THE TASK>
Quote only the lines from the line containing "268 of scene.py. More parts follow." to the line containing "return 1.6 *", with both of those lines included, please, exactly as written.

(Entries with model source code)
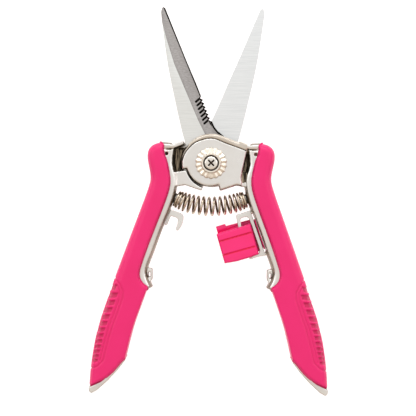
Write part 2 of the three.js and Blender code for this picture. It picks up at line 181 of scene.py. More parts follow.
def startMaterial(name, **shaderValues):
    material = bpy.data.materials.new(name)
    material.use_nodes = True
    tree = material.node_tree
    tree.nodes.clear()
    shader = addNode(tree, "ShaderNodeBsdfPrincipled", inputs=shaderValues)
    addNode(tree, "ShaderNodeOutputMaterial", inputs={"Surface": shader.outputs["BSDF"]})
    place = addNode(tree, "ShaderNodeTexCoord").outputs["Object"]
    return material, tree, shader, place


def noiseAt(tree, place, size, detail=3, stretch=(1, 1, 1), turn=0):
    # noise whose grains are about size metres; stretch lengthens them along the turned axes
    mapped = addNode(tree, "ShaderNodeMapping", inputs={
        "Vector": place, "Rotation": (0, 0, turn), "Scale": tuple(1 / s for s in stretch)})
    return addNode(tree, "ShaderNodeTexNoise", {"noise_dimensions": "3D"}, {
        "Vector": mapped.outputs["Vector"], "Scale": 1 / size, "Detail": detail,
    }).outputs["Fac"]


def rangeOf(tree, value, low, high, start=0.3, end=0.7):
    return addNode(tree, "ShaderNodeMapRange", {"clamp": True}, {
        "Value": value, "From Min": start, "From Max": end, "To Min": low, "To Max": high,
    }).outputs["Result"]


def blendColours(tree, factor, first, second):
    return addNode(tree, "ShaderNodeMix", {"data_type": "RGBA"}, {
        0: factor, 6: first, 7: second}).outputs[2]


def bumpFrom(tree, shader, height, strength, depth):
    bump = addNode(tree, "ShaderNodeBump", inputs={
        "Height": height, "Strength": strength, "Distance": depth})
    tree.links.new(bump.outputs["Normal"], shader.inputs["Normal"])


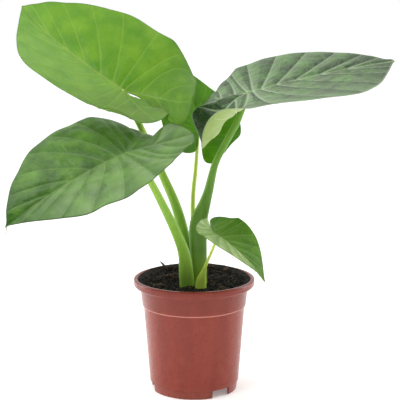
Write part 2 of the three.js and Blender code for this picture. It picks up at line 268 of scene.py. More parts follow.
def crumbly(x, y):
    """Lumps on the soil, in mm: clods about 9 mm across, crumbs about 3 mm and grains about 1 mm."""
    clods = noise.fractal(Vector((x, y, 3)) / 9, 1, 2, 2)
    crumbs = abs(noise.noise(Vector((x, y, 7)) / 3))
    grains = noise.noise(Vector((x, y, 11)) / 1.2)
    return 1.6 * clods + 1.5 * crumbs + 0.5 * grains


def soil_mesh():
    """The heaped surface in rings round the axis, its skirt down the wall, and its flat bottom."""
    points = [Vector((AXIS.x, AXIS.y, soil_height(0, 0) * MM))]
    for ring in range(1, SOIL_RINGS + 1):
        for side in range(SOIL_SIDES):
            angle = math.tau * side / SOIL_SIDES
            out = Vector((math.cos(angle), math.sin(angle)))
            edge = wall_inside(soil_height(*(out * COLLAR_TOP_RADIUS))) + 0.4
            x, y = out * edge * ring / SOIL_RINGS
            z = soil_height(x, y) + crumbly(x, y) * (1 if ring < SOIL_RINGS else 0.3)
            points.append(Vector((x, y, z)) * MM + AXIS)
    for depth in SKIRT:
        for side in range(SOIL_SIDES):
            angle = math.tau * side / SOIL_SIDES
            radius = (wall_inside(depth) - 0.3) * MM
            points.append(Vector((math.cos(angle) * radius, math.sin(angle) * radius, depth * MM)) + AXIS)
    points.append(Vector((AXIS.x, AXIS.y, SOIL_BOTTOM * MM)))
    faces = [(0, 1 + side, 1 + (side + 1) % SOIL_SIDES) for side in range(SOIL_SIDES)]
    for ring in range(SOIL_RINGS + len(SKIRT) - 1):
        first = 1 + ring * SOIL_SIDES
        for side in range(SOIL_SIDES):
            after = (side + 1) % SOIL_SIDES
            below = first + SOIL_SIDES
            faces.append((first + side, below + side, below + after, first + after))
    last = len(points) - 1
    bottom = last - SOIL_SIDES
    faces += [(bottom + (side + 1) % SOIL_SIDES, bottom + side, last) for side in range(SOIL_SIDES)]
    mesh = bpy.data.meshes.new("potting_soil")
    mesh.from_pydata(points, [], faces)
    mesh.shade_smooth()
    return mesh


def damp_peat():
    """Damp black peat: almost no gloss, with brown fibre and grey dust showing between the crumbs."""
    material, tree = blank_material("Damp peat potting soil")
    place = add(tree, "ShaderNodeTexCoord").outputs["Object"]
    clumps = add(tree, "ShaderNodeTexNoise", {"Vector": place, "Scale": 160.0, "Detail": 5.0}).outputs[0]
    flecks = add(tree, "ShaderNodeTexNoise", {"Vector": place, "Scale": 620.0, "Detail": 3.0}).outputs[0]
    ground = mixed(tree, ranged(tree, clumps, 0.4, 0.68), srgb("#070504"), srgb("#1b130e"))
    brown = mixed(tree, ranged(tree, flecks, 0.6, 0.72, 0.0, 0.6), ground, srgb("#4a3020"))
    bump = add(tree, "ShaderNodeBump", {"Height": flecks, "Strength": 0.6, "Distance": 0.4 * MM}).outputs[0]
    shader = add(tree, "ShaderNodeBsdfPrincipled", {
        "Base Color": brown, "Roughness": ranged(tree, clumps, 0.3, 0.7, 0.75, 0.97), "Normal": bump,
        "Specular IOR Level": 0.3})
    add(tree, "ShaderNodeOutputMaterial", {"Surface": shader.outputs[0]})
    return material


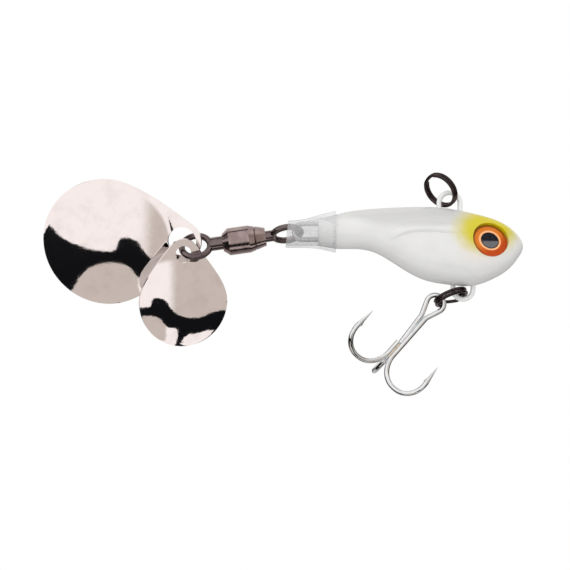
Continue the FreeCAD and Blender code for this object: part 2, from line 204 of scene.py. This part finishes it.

EXERCISE OUTPUT>
Write part 2 of the three.js and Blender code for this picture. It picks up at line 268 of scene.py. More parts follow.
def crumbly(x, y):
    """Lumps on the soil, in mm: clods about 9 mm across, crumbs about 3 mm and grains about 1 mm."""
    clods = noise.fractal(Vector((x, y, 3)) / 9, 1, 2, 2)
    crumbs = abs(noise.noise(Vector((x, y, 7)) / 3))
    grains = noise.noise(Vector((x, y, 11)) / 1.2)
    return 1.6 * clods + 1.5 * crumbs + 0.5 * grains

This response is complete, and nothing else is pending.